Commentary

Changes to Oral Argument in the Court of Appeals

On July 1, 2025, the General Assembly amended Code § 17.1-403 and authorized the Court of Appeals (“CAV”) to dispense with oral argument “if the panel has examined the briefs and record and unanimously agrees that oral argument is unnecessary because . . . the facts and legal arguments are adequately presented in the briefs and record, and the decisional process would not be significantly aided by oral argument.” Before this proposed change, the CAV was only permitted to dispense with oral argument in meritless appeals or if the dispositive issue was authoritatively decided and the appellant made no argument to overturn, extend, modify, or reverse that authority.

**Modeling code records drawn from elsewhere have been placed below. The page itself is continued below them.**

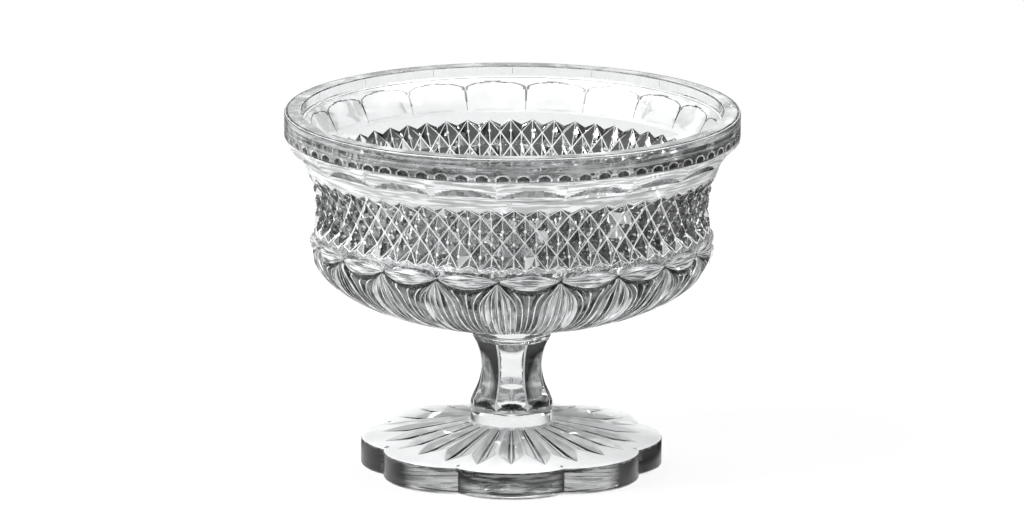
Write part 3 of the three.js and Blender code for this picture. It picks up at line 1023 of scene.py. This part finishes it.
@dataclass
class Mouth:
    """The rim's band, its flat top, the ledge inside it and the smooth inner wall, in millimetres.

    arch_points are the shares of a panel, from its side to its middle, where the inner wall's
    painted shade lines of the flutes' arches are drawn. Plain tenths in a band's places keep its
    rings clear of the rounds beside it.
    """

    band_bottom: float = 135.9
    band_lip: float = 0.12
    rim_top: float = 145.0
    rim_radius: float = 91.0
    rim_round: float = 1.0
    inner_round: float = 0.45
    round_rings: int = 7
    radius: float = 84.1
    step: float = 4.2
    ledge: float = 1.3
    flare: float = 2.6
    waist_radius: float = 71.2
    waist_level: float = 99.9
    belly_level: float = 90.0
    floor: float = 66.8
    floor_shape: float = 2.2
    columns: int = 240
    # The half ellipses on the band, a painted reflection of the diamonds, with a core of painted shade.
    moons: int = 70
    moon_points: int = 12
    moon_half_width: float = 0.38
    moon_height: float = 2.6
    moon_core: float = 0.64
    ticks: int = 16
    tick_width: float = 0.005
    painted_light_down_to: float = 127.5
    arch_foot: float = 129.0
    arch_top: float = 139.2
    arch_squareness: float = 14.0
    arch_points: tuple[float, ...] = (0.0, 0.012, 0.024, 0.04, 0.06, 0.085, 0.115,
                                      0.15, 0.19, 0.24, 0.32, 0.42, 0.5)
    line_at_foot: float = 0.006
    line_widens: float = 0.02

    @property
    def ledge_level(self) -> float:
        """Height of the ledge."""
        return self.rim_top - self.step

    def add_band(self, skin: Skin) -> None:
        """Adds the band's outside in painted streaks of shade, with painted half ellipses, a painted
        reflection of the diamonds: a core of painted shade in a painted pale outline.

        Args:
            skin: The bowl's skin so far.
        """
        share = np.linspace(0, 1, self.moon_points, endpoint=False)[None, :]
        low = np.linspace(0, self.moon_height, 8)[:, None]
        out = ((share - 0.5) / self.moon_half_width) ** 2 + (low[:-1] / self.moon_height) ** 2
        chart = np.where(out < 1, Finish.LAND.value, Finish.BAND.value)
        chart[out < self.moon_core] = Finish.DARK.value
        skin.panels(share, self.rim_radius - self.band_lip * (low == 0), self.band_bottom + low,
                    Finish.BAND, chart, self.moons, 0.0)
        skin.band(circle(self.columns), self.rim_radius,
                  stacked(self.rim_top - 3.0, self.rim_top - self.rim_round - 0.3), Finish.BAND)

    def add_rim(self, skin: Skin) -> None:
        """Adds the rim's rounded outer edge, its flat top and the upright wall with its ticks of
        painted shade; the rounds and the top carry thin lines of painted shade and painted highlight.

        Args:
            skin: The bowl's skin so far.
        """
        ring, small = circle(self.columns), self.inner_round
        inset, fall = rounding(self.round_rings)
        # The outer round and the top's outer edge take thin painted shade and highlight lines, the top
        # painted light, and the inner round painted shade.
        skin.band(ring, self.rim_radius - self.rim_round * inset, self.rim_top - self.rim_round * fall,
                  Finish.BAND, by_row(Finish.BAND, Finish.BAND, Finish.SHADE, Finish.CREST,
                                      Finish.SHADE, Finish.SHADE))
        brink = self.rim_radius - self.rim_round
        skin.band(ring, stacked(brink - 0.1, brink - 0.5, self.radius + small + 0.1), self.rim_top,
                  Finish.SHADE, by_row(Finish.SHADE, Finish.LAND))
        skin.band(ring, self.radius + small * fall, self.rim_top - small * inset, Finish.CREST,
                  by_row(Finish.SHADE))
        share = stacked(0.0, self.tick_width, np.linspace(0.07, 0.93, 13)).T
        level = stacked(self.rim_top - small - 0.1, self.rim_top - small - 0.3, self.ledge_level + 1.0,
                        self.ledge_level + 0.4)
        chart = np.full((3, share.shape[1]), Finish.CLEAR.value)
        chart[1, 0] = Finish.SHADE.value
        skin.panels(share, self.radius, level, Finish.CLEAR, chart, self.ticks, 0.0)
        skin.band(ring, stacked(self.radius, self.radius - 0.25),
                  stacked(self.ledge_level + 0.3, self.ledge_level), Finish.CLEAR)
        # The ledge's round is painted light with a painted shade line.
        skin.band(ring, self.radius - self.ledge + small * fall, self.ledge_level - small * inset,
                  Finish.PETAL, by_row(*[Finish.PETAL] * 4, *[Finish.SHADE] * 2))

    def arch_chart(self, share: np.ndarray, height: np.ndarray) -> np.ndarray:
        """Finish numbers of one panel of the inner wall, painted light, with a painted shade line where
        a flute's arch shows through the glass.

        The line leaves the divider as a high power of the height, so that its corners are nearly
        square, and it is drawn both where it climbs and where it runs level.

        Args:
            share: Shares of the pitch, shaped (1, points).
            height: Heights of the rings, shaped (rings, 1).

        Returns:
            Finish numbers shaped (rings - 1, points).
        """
        climb = np.clip((height - self.arch_foot) / (self.arch_top - self.arch_foot), 0.0, 1.0)
        off = np.minimum(share, 1 - share)
        room = self.line_at_foot + self.line_widens * climb
        upright = np.abs(off - 0.5 * climb ** self.arch_squareness) < room
        level = np.abs((2 * off) ** (1 / self.arch_squareness) - climb) < self.line_widens
        line = (upright | level) & (climb > 0) & (height < self.arch_top + 0.2)
        return np.where(line, Finish.SHADE.value, Finish.MOUTH.value)[:-1]

    def add_inside(self, skin: Skin) -> None:
        """Adds the inner wall and the floor.

        The wall narrows from the ledge to the waist as a power of the height, and the floor is a
        superellipse.

        Args:
            skin: The bowl's skin so far.
        """
        ring, inner = circle(self.columns), self.radius - self.ledge
        points = np.array(self.arch_points)
        share = stacked(points, 1 - points[-2:0:-1]).T
        height = stacked(np.linspace(self.ledge_level - 0.6, self.arch_top - 1.6, 13),
                         np.linspace(self.arch_top - 2.0, self.painted_light_down_to, 10))
        up = (height - self.waist_level) / (self.ledge_level - self.waist_level)
        # From the ledge down the wall is painted light, with painted shade lines of the flutes' arches.
        skin.panels(share, blend(self.waist_radius, inner, up ** self.flare), height, Finish.MOUTH,
                    self.arch_chart(share, height))
        up = np.linspace(up[-1, 0] - 0.03, 0, 14)[:, None]
        skin.band(ring, blend(self.waist_radius, inner, up ** self.flare),
                  blend(self.waist_level, self.ledge_level, up), Finish.CLEAR)
        power = 2 / self.floor_shape
        down = np.radians(np.linspace(0, 88, 22))[:, None]
        skin.band(ring, self.waist_radius * np.cos(down) ** power,
                  blend(self.belly_level, self.floor, np.sin(down) ** power), Finish.CLEAR)
        skin.pole(self.floor, Finish.CLEAR)

    def add_to(self, skin: Skin) -> None:
        """Adds the outside of the band, the rim and the inside down to the middle of the floor."""
        self.add_band(skin)
        self.add_rim(skin)
        self.add_inside(skin)


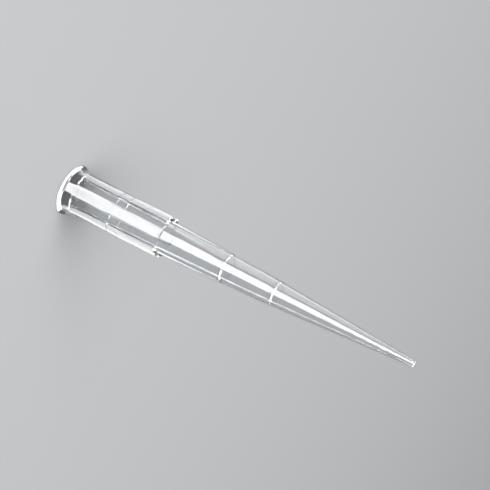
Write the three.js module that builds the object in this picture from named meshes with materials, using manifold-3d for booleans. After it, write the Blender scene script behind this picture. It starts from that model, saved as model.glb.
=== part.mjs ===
// A pipette tip for 200 microlitre pipettes, moulded in one piece from clear polypropylene.
//
// Millimetres. The origin is the centre of the rim's face and +Z runs along the axis to the small
// end, so the tip stands on its rim. A station is a distance along the axis from the rim's face.
//
// From the rim on: a lip, a plain neck, a collar with six narrow flutes that deepen along it, so that
// six broad ribs are left between them and end square at the shoulder, and two plain cones with
// raised graduation rings. Two finer rings run round the collar. The bore runs right through: a
// tapered socket, then the inside of the cones, down to the orifice.
import * as THREE from "three";
import { mergeVertices } from "three/addons/utils/BufferGeometryUtils.js";
import Module from "manifold-3d";

// Lengths along the axis, in the order in which they follow each other from the rim.
const LIP_THICKNESS = 0.33;
const NECK_LENGTH = 1.39;
const COLLAR_LENGTH = 13.58;
const UPPER_CONE_LENGTH = 15.35;
const LOWER_CONE_LENGTH = 22.35;

// The outside, from the neck inwards and outwards.
const NECK_RADIUS = 3.03;
const LIP_OVERHANG = 0.52; // how far the lip stands out from the neck
const COLLAR_STEP = 0.04; // the step from the neck in to the collar
const CREST_TAPER = 0.08; // how much nearer the axis the ribs' crests end than they start
const FLUTE_START_DEPTH = 0.1; // how deep the flutes are at the collar's start
const FLUTE_END_DEPTH = 0.49; // and at the shoulder
const SHOULDER_STEP = 0.06; // the step from the flutes in to the upper cone
const KNEE_RADIUS = 1.79; // where the two cones meet
const END_RADIUS = 0.41;

// The walls, measured square to the axis. The bore's radii follow from them.
const NECK_WALL = 0.42; // at the end of the neck
const MOUTH_LEAD_IN = 0.19; // how much wider the bore is at the rim than at the end of the neck
const SHOULDER_WALL = 0.34;
const KNEE_WALL = 0.33;
const END_WALL = 0.14;

// The ribs. Their sides lean out to leave the mould, and curve into the wall at the foot.
const RIB_COUNT = 6;
const RIB_START_WIDTH = 1.86; // across the crest, at the collar's start
const RIB_END_WIDTH = 1.5; // and at the shoulder
const RIB_DRAFT = 0.02; // how far each side leans out from the crest to the foot
const RIB_EDGE = 0.05; // the rounding of the crest's edges
const FOOT_HEIGHT = 0.1; // of the foot's curve, where the flutes are deepest
const FOOT_SPREAD = 0.1; // of the foot's curve, along the wall

// Raised rings. The graduations are placed from the small end, because they mark what the tip
// holds, and the collar's two finer rings from the rim. Each distance is to a ring's middle.
const GRADUATION_DISTANCES = [20.55, 28.14];
const GRADUATION_WIDTH = 0.34;
const GRADUATION_HEIGHT = 0.05;
const FINE_RING_DISTANCES = [7.75, 9.29];
const FINE_RING_WIDTH = 0.2;
const FINE_RING_HEIGHT = 0.03;
const RING_BEVEL = 0.07; // the length of a raised ring's sloping side
const RING_ROOT = 0.08; // how deep a raised ring reaches into the wall that carries it

// Rounded edges.
const NECK_FILLET = 0.33; // between the lip and the neck
const MOUTH_EDGE = 0.1;
const END_EDGE = 0.04;

// How finely the round forms are divided.
const ROUND_SEGMENTS = 72;
const LIP_SEGMENTS = 6;
const FILLET_SEGMENTS = 4;
const EDGE_SEGMENTS = 2;
const CREST_SEGMENTS = 6;
const FOOT_SEGMENTS = 3;
const FLUTE_SEGMENTS = 4;
const COLLAR_STATIONS = 4;
const CUT_CLEARANCE = 1; // how far the bore's cutter runs past both ends

// Stations that follow from the lengths.
const collarStart = LIP_THICKNESS + NECK_LENGTH;
const shoulder = collarStart + COLLAR_LENGTH;
const knee = shoulder + UPPER_CONE_LENGTH;
const tipLength = knee + LOWER_CONE_LENGTH;

// Radii that follow from the ones above.
const crestStartRadius = NECK_RADIUS - COLLAR_STEP;
const crestEndRadius = crestStartRadius - CREST_TAPER;
const fluteEndRadius = crestEndRadius - FLUTE_END_DEPTH;
const shoulderRadius = fluteEndRadius - SHOULDER_STEP;
const mouthRadius = NECK_RADIUS - NECK_WALL + MOUTH_LEAD_IN;

// The tapered surfaces, as lists of [station, radius].
const coneLine = [[shoulder, shoulderRadius], [knee, KNEE_RADIUS], [tipLength, END_RADIUS]];
const boreLine = [
  [0, mouthRadius],
  [collarStart, NECK_RADIUS - NECK_WALL],
  [shoulder, shoulderRadius - SHOULDER_WALL],
  [knee, KNEE_RADIUS - KNEE_WALL],
  [tipLength, END_RADIUS - END_WALL],
];

const wasm = await Module();
wasm.setup();

/** The radius of a tapered surface at a station. The line runs on straight past its ends. */
function radiusAt(line, station) {
  let i = 1;
  while (i < line.length - 1 && station > line[i][0]) i += 1;
  const [z0, r0] = line[i - 1];
  const [z1, r1] = line[i];
  return r0 + ((r1 - r0) * (station - z0)) / (z1 - z0);
}

/** A closed geometry as a manifold solid. */
function solidOf(geometry) {
  geometry.deleteAttribute("normal");
  geometry.deleteAttribute("uv");
  const merged = mergeVertices(geometry, 1e-5);
  const vertProperties = new Float32Array(merged.attributes.position.array);
  const triVerts = new Uint32Array(merged.index.array);
  return new wasm.Manifold(new wasm.Mesh({ numProp: 3, vertProperties, triVerts }));
}

/** A manifold solid as a geometry that a mesh can show. */
function geometryOf(solid) {
  const { vertProperties, triVerts } = solid.getMesh();
  const geometry = new THREE.BufferGeometry();
  geometry.setAttribute("position", new THREE.Float32BufferAttribute(vertProperties, 3));
  geometry.setIndex(new THREE.Uint32BufferAttribute(triVerts, 1));
  geometry.computeVertexNormals();
  return geometry;
}

/** Turns a profile of (radius, station) points about the tip's axis. */
function revolve(profile) {
  return solidOf(new THREE.LatheGeometry(profile, ROUND_SEGMENTS).rotateX(Math.PI / 2));
}

/** Points on an arc about (radius, station). Angles are in degrees from straight outwards. */
function arc(radius, station, size, from, to, segments) {
  return Array.from({ length: segments + 1 }, (_, i) => {
    const angle = THREE.MathUtils.degToRad(from + ((to - from) * i) / segments);
    return new THREE.Vector2(radius + size * Math.cos(angle), station + size * Math.sin(angle));
  });
}

/** Skins a stack of rings that go round the axis and have as many points each, and closes its ends. */
function loft(rings) {
  const count = rings[0].length;
  const last = rings.length - 1;
  const points = [...rings.flat(), ...[0, last].map((i) => new THREE.Vector3(0, 0, rings[i][0].z))];
  const [startCentre, endCentre] = [points.length - 2, points.length - 1];
  const index = [];
  for (let i = 0; i < count; i += 1) {
    const next = (i + 1) % count;
    for (let ring = 0; ring < last; ring += 1) {
      const [low, high] = [ring * count, (ring + 1) * count];
      index.push(low + i, low + next, high + next, low + i, high + next, high + i);
    }
    index.push(startCentre, next, i, endCentre, last * count + i, last * count + next);
  }
  return solidOf(new THREE.BufferGeometry().setFromPoints(points).setIndex(index));
}

/** One side of a rib's section, from mid-crest to the wall: [offset, share of the flute's depth]. */
function ribSide(width, fluteRadius) {
  const edge = Math.min(RIB_EDGE, FLUTE_END_DEPTH / 4, width / 4);
  const foot = Math.min(FOOT_HEIGHT, FLUTE_END_DEPTH / 2);
  const footOffset = width / 2 + RIB_DRAFT;
  const room = fluteRadius * Math.sin(Math.PI / RIB_COUNT) - footOffset;
  const spread = Math.min(FOOT_SPREAD, room / 2);
  const points = [];
  for (let i = 0; i < CREST_SEGMENTS / 2; i += 1) {
    points.push([((width / 2 - edge) * i * 2) / CREST_SEGMENTS, 1]);
  }
  for (let i = 0; i <= EDGE_SEGMENTS; i += 1) {
    const turn = (Math.PI / 2) * (i / EDGE_SEGMENTS);
    const drop = edge * (1 - Math.cos(turn));
    points.push([width / 2 - edge + edge * Math.sin(turn), 1 - drop / FLUTE_END_DEPTH]);
  }
  for (let i = 0; i <= FOOT_SEGMENTS; i += 1) {
    const turn = (Math.PI / 2) * (i / FOOT_SEGMENTS);
    const rise = foot * (1 - Math.sin(turn));
    points.push([footOffset + spread * (1 - Math.cos(turn)), rise / FLUTE_END_DEPTH]);
  }
  return points;
}

/**
 * The collar's section at a station: a rib's crest, side and foot, then the flute, six times. A rise
 * moves all of it outwards, the sides of the ribs too.
 */
function collarRing(station, rise = 0) {
  const way = Math.max(0, station - collarStart) / COLLAR_LENGTH;
  const crest = THREE.MathUtils.lerp(crestStartRadius, crestEndRadius, way) + rise;
  const flute = crest - THREE.MathUtils.lerp(FLUTE_START_DEPTH, FLUTE_END_DEPTH, way);
  const width = THREE.MathUtils.lerp(RIB_START_WIDTH, RIB_END_WIDTH, way) + 2 * rise;
  const side = ribSide(width, flute).map(([offset, height]) => {
    const radius = flute + height * (crest - flute);
    return { radius, angle: Math.asin(offset / radius) };
  });
  const pitch = (2 * Math.PI) / RIB_COUNT;
  const foot = side[side.length - 1].angle;
  const bay = [];
  for (const { radius, angle } of [...side].reverse()) bay.push({ radius, angle: -angle });
  for (const point of side.slice(1)) bay.push(point);
  for (let i = 1; i < FLUTE_SEGMENTS; i += 1) {
    bay.push({ radius: flute, angle: foot + ((pitch - 2 * foot) * i) / FLUTE_SEGMENTS });
  }
  return Array.from({ length: RIB_COUNT }, (_, rib) => bay.map(({ radius, angle }) => {
    const turned = angle + rib * pitch;
    return new THREE.Vector3(radius * Math.cos(turned), radius * Math.sin(turned), station);
  })).flat();
}

/** The lip, the neck and the cones, with a plain core where the collar goes. */
function body() {
  const halfLip = LIP_THICKNESS / 2;
  const lipCentre = NECK_RADIUS + LIP_OVERHANG - halfLip;
  const fillet = Math.min(NECK_FILLET, LIP_OVERHANG - halfLip, NECK_LENGTH / 2);
  const edge = Math.min(END_EDGE, END_WALL / 2);
  return revolve([
    new THREE.Vector2(0, 0),
    ...arc(lipCentre, halfLip, halfLip, -90, 90, LIP_SEGMENTS),
    ...arc(NECK_RADIUS + fillet, LIP_THICKNESS + fillet, fillet, 270, 180, FILLET_SEGMENTS),
    new THREE.Vector2(NECK_RADIUS, collarStart),
    new THREE.Vector2(shoulderRadius, collarStart),
    new THREE.Vector2(shoulderRadius, shoulder),
    new THREE.Vector2(KNEE_RADIUS, knee),
    new THREE.Vector2(END_RADIUS, tipLength - edge),
    new THREE.Vector2(END_RADIUS - edge, tipLength),
    new THREE.Vector2(0, tipLength),
  ]);
}

/** The fluted collar. It starts inside the neck, which it joins. */
function collar() {
  const stations = [collarStart - NECK_LENGTH / 2];
  for (let i = 0; i <= COLLAR_STATIONS; i += 1) {
    stations.push(collarStart + (COLLAR_LENGTH * i) / COLLAR_STATIONS);
  }
  return loft(stations.map((station) => collarRing(station)));
}

/** What is cut away for the bore, past both ends of the tip. */
function boreCutter() {
  const edge = Math.min(MOUTH_EDGE, LIP_THICKNESS / 2);
  const edgeCentre = radiusAt(boreLine, edge) + edge;
  const orifice = END_RADIUS - END_WALL;
  return revolve([
    new THREE.Vector2(0, -CUT_CLEARANCE),
    new THREE.Vector2(edgeCentre, -CUT_CLEARANCE),
    ...arc(edgeCentre, edge, edge, 270, 180, FILLET_SEGMENTS),
    ...boreLine.slice(1).map(([station, radius]) => new THREE.Vector2(radius, station)),
    new THREE.Vector2(orifice, tipLength + CUT_CLEARANCE),
    new THREE.Vector2(0, tipLength + CUT_CLEARANCE),
  ]);
}

/** A raised ring's section: [station, rise] from its root round its crest, which is flat. */
function ringSection(middle, width, height) {
  const bevel = Math.min(RING_BEVEL, width / 3);
  const [start, end] = [middle - width / 2, middle + width / 2];
  return [[start, -RING_ROOT], [start + bevel, height], [end - bevel, height], [end, -RING_ROOT]];
}

/** A graduation: a raised ring on the cones. */
function graduation(distance) {
  const section = ringSection(tipLength - distance, GRADUATION_WIDTH, GRADUATION_HEIGHT);
  const profile = [...section, section[0]].map(([station, rise]) => (
    new THREE.Vector2(radiusAt(coneLine, station) + rise, station)));
  return revolve(profile);
}

/** A fine ring round the collar. It follows the ribs and the flutes. */
function fineRing(distance) {
  const section = ringSection(distance, FINE_RING_WIDTH, FINE_RING_HEIGHT);
  return loft(section.map(([station, rise]) => collarRing(station, rise)));
}

function pipetteTip() {
  const rings = [...FINE_RING_DISTANCES.map(fineRing), ...GRADUATION_DISTANCES.map(graduation)];
  const outside = rings.reduce((solid, ring) => solid.add(ring), body().add(collar()));
  return geometryOf(outside.subtract(boreCutter()));
}

const clearPolypropylene = new THREE.MeshStandardMaterial({
  color: 0xf0f4f6,
  roughness: 0.08,
  metalness: 0,
  transparent: true,
  opacity: 0.35,
});

const tip = new THREE.Mesh(pipetteTip(), clearPolypropylene);
tip.name = "pipette_tip";

const part = new THREE.Group();
part.add(tip);

export default part;
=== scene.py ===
# %% [markdown]
# # A clear pipette tip
#
# The real thing is 53 mm of clear polypropylene, moulded in one shot: a thin flared lip, a short
# neck, a collar with six ribs, and two long cones that end in an orifice finer than a matchstick's
# end. Nothing on it is painted or joined, so the whole look comes from two things: exact, softly
# rounded walls, and what clear plastic does to light.
#
# This notebook loads the packed model, which fixes the size and the place of everything, builds
# one fine mesh over it, and then sets up the plastic, the lamps, the floor and the camera.

# %% Load the packed model
import math

import bpy
from mathutils import Matrix, Vector


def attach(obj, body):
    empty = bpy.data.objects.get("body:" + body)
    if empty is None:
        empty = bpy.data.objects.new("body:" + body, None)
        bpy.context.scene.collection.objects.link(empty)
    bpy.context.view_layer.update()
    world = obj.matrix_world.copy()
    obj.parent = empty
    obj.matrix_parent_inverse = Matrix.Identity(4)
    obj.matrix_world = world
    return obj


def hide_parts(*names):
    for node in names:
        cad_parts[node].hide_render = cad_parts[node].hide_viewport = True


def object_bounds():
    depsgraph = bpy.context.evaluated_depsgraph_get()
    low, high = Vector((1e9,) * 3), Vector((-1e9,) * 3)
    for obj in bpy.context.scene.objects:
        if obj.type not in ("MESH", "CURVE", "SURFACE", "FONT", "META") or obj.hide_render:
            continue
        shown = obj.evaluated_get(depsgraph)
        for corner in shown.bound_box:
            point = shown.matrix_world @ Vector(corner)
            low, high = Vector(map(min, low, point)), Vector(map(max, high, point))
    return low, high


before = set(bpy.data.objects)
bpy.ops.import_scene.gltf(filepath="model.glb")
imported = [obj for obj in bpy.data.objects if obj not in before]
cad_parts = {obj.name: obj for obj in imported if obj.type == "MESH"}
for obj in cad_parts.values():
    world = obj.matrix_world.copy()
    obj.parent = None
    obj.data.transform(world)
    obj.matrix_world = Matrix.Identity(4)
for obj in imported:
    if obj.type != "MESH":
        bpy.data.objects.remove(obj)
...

This amendment is not immediately effective, as the Supreme Court is required to promulgate rules governing this new form of summary disposition, and the impact it will have on the CAV’s practices is yet to be determined. From our experience in the state and federal appellate courts, we suspect three possible outcomes:

  • At one extreme, the CAV could follow the Fourth Circuit’s practice and decide the bulk of its docket without oral argument.
  • At the other extreme, the CAV could choose to hear the overwhelming majority of its cases, as it does now.
  • In the middle, the CAV could decide to resolve certain types of cases—e.g. pro se appeals or cases with deferential standards of review—without oral argument while hearing from the parties on the rest of its docket.

We will be keeping a close eye on how this unfolds and will share updates as the Supreme Court finalizes the new rules. These changes could reshape the appellate landscape in Virginia—and impact how attorneys prepare for, and manage, cases on appeal.